Maui Nui consultant at leading edge for energy efficient design
It’s 10 at night. You’ve turned off the unneeded lights and locked up your business.
Do you know what your air conditioning is doing?
John Bendon can tell you if it’s wasting energy and adding to your costs.
His Green Building LLC is one of the only firms on Maui to provide building and energy performance inspecting and green building consulting services. The company is at the leading edge of the movement to incorporate energy efficiency, environmental quality and resource preservation in building design and operations to reduce costs for an owner while providing healthier living spaces.
Green Building LLC conducts energy audits and performance tests on existing structures to advise owners on how they can make more efficient use of energy and water, reduce emissions and improve the quality of the indoor environment. Through the use of advanced equipment including infrared thermal imaging, Bendon said he can analyze building envelope performance and see where the air is leaking out and adding to the cost of keeping a room cool.
The business plan involves both performance testing of existing buildings and consulting to designers before a building is constructed.
“We’re looking at what a project needs at the beginning of design to address factors that relate to its place in the environment. We analyze building energy consumption through energy modeling, look at how building components affect performance, analyze water consumption, and address material use and indoor air quality issues.” he said.
“We are LEED (Leadership in Energy and Environmental Design) Accredited Professionals that can help in developing green projects through an integrated design process. Our goal is to help realize best practice measures for building performance that are based on tested building science techniques.”
In time, energy efficiency in design and use of evolving technologies to reduce demand on finite resources can be expected to become standards.
Bendon’s Green Building LLC is not only prepared to offer information on cost-effective energy efficiency technologies that can be deployed in buildings in Hawaii, he will help to train a new generation of designers, builders and building inspectors in green technologies and building practices as Certified Energy Raters and LEED Accredited Professionals.

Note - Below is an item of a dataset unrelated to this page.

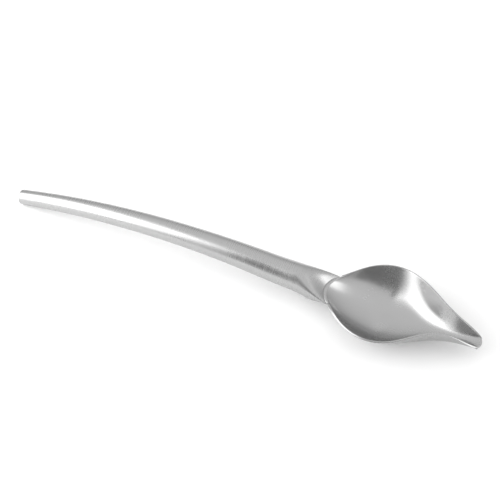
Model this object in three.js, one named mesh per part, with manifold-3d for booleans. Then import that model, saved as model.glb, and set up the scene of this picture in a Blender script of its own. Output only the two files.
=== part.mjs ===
// A spouted decorating spoon in stainless steel: a pressed bowl that narrows to a pouring spout,
// welded to a hollow, tapered, gently arched handle.
//
// Millimetres. +X runs from the handle to the tip of the spout, +Y to the left, +Z up.
// The origin is the middle of the flat on which the bowl rests, so the table is z = 0, and the
// tail of the handle touches it too.
//
// The handle is a tube rolled from sheet and closed by a weld along its underside. Its front end is
// pressed flat into a tongue, which is cut to the curve of the bowl's rear edge and welded to it.
// A domed cap closes its tail.

import * as THREE from "three";
import { mergeVertices } from "three/addons/utils/BufferGeometryUtils.js";
import Module from "manifold-3d";

// ---- Driving dimensions ----

const BOWL_SHEET = 0.8; // thickness of the bowl's sheet
const BOWL_LENGTH = 64.3; // from the neck's corners to the corners of the spout's end
const BOWL_WIDTH = 41.2; // inside the rim at its widest
const BOWL_DEPTH = 11.8; // from the rim at its widest to the floor inside
const NECK_X = -21.7; // the neck's corners
const REAR_BULGE = 4; // how far the bowl's rear edge bows back between the neck's corners
const TIP_BULGE = 0.7; // how far the spout's end bows forward between its corners
const FLOOR_PRESS = 0.3; // how far the curve of the floor is pressed flat

const HANDLE_WALL = 0.8; // thickness of the tube's sheet
const HANDLE_ARCH_RADIUS = 325; // of the arc that the tube's axis follows
const HANDLE_CROWN_X = -88; // where that arc is highest
const SHANK_RADIUS = 6.15; // outside radius of the tube where the press starts, its thickest
const NECK_LIFT_LENGTH = 26; // over which the axis leaves the arc to reach the height of the neck
const HANDLE_LENGTH = 146.8; // along X, from the neck's corners to the open end of the tube
const PRESS_LENGTH = 14; // over which the round tube is pressed into the tongue
const TONGUE_WIDTH = 16; // across the tongue where it meets the bowl
const NECK_SLOPE = 34; // degrees by which the top of the tongue falls towards the bowl

const SEAM_WIDTH = 1.2; // gap between the edges of the rolled sheet
const CAP_DOME = 1.1; // height of the tail cap's dome
const CAP_RIM = 0.5; // straight part of the cap, outside the tube
const CAP_SPIGOT = 3; // how far the cap reaches into the tube
const CLEARANCE = 0.3; // between pieces that fit together
const NECK_WELD_WIDTH = 0.6; // of the bead between the tongue and the bowl
const NECK_WELD_SPAN = 0.88; // the share of the neck's width along which that bead runs

const BOWL_STATIONS = 38; // along the bowl
const BOWL_STRIPS = 13; // from the keel to each rim
const TUBE_SIDES = 40;

// ---- Curves ----

// A natural cubic spline through points [at, value].
function splineThrough(points) {
  const n = points.length - 1;
  const at = points.map((p) => p[0]);
  const value = points.map((p) => p[1]);
  const step = at.slice(1).map((a, i) => a - at[i]);
  const bend = new Array(n + 1).fill(0);
  const upper = new Array(n + 1).fill(0);
  for (let i = 1; i < n; i++) {
    const rise = (value[i + 1] - value[i]) / step[i] - (value[i] - value[i - 1]) / step[i - 1];
    const pivot = 2 * (step[i - 1] + step[i]) - step[i - 1] * upper[i - 1];
    upper[i] = step[i] / pivot;
    bend[i] = (6 * rise - step[i - 1] * bend[i - 1]) / pivot;
  }
  for (let i = n - 1; i > 0; i--) bend[i] -= upper[i] * bend[i + 1];
  return (x) => {
    let i = 0;
    while (i < n - 1 && x > at[i + 1]) i++;
    const a = (at[i + 1] - x) / step[i];
    const b = 1 - a;
    const sag = ((a ** 3 - a) * bend[i] + (b ** 3 - b) * bend[i + 1]) * step[i] ** 2;
    return a * value[i] + b * value[i + 1] + sag / 6;
  };
}

const clamp01 = (x) => Math.min(1, Math.max(0, x));
const ease = (x) => clamp01(x) ** 2 * (3 - 2 * clamp01(x));
const mix = (a, b, share) => a + (b - a) * share;
const steps = (count) => Array.from({ length: count + 1 }, (_, i) => i / count);

// ---- Bowl shape ----
// Every curve runs along the bowl from 0 at the neck to 1 at the end of the spout. The floor is
// pressed flat inside and underneath.

const WIDEST = 1 / 3; // where the bowl is widest

const RIM_LEVEL = BOWL_SHEET + BOWL_DEPTH;

// Half-width of the rim, as a share of the widest.
const rimSpread = splineThrough([
  [0, 0.38], [0.1, 0.705], [0.22, 0.935], [WIDEST, 1], [0.45, 0.92], [0.56, 0.72], [0.69, 0.43],
  [0.82, 0.245], [0.93, 0.18], [1, 0.12],
]);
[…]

He will be an instructor in a new program to be offered by the University of Hawaii/Maui Community College through VITEC in energy management and building science. It will be an 88-hour course involving both classroom and field work with the equipment that is used in assessing energy efficiency of a structure based on standards established by RESNET, the Residential Energy Services Network.
Training in energy efficiency and building assessment should be in demand in 2010, as the state and Maui County move to require higher standards for energy use and resource conservation, Bendon said. He said he understood that the county will implement a version of the International Energy Conservation Code in 2010.
Maui County adopted the Hawaii Model Building Energy Code in 2005 and Mayor Charmaine Tavares is advocating building standards that consider energy efficiency as well as structural integrity and safety.
The Maui Economic Development Board believes services offered by Green Building can benefit the Maui Nui economy as a whole by reducing demand for fossil-fuel energy, said MEDB President Jeanne Unemori Skog.
“That the data developed by a company like Green Building can improve the quality of the living spaces in homes and businesses is bonus. Having a Maui-based specialist in this new but growing field for LEED development can only boost the ability of our community to become a more energy efficient and healthier place for generations to come,” she said.
Green Building proved its capabilities with a recent project at the Montessori School of Maui, which expanded on its Makawao campus with three classroom structures utilizing natural ventilation and daylighting with a photovoltaic system that will cut its power bills. The LEED Silver certified project is the first commercial new construction project certified under the LEED rating system in Maui County.
Born and raised on Maui, Bendon is a graduate of Seabury Hall, who went on to earn a bachelor’s degree in environmental studies from the University of Colorado. While in school, he said he worked during the summers in construction, eventually being appointed project manager for a planned unit development senior housing project in Colorado.
His environmental senses were disturbed by the amount of waste he observed in construction projects, but he also realized he was not inspired by research in environmental science. He returned to Hawaii and enrolled in a graduate program in building and construction management where he discovered the green building initiative.
“I learned about the green building efforts, wrote a term paper on it and decided this is what I wanted to do,” he said.
He is accredited as a LEED professional by the U.S. Green Building Council (www.usgbc.org) and is certified as an energy rater by the Residential Energy Services Network (RESNET), which is the governing body for residential energy rating services in the country.
Originally intended to support loans, the energy rating standards provide a mechanism for providing the home with a home energy rating system score — the HERS score — to evaluate energy usage based on common metrics.
His associate in Green Building LLC is Jean Young, an electrical engineer turned teacher turned project manager for green building consulting.
LEED involves more than energy efficiency. The overall theme for LEED is “stewardship of resources,” which includes emissions controls and limiting the demand for water and impacts on the natural environment.
A lot of programs are in place already to make this happen. More information can be found on the Web site.
“There are people who are willing to go green, but it’s not enough that you have people who are willing to do the right thing. You have to make it financially viable. Often if it doesn’t make economic sense then it will not get done.”
But he is not waiting for government action, seeking projects that will prove financial viability of LEED design by reducing long-term operational costs.
“Even if there are no government incentives, our role is to explain to the public why they should be doing it anyway, and how we can have it make financial sense.” he said.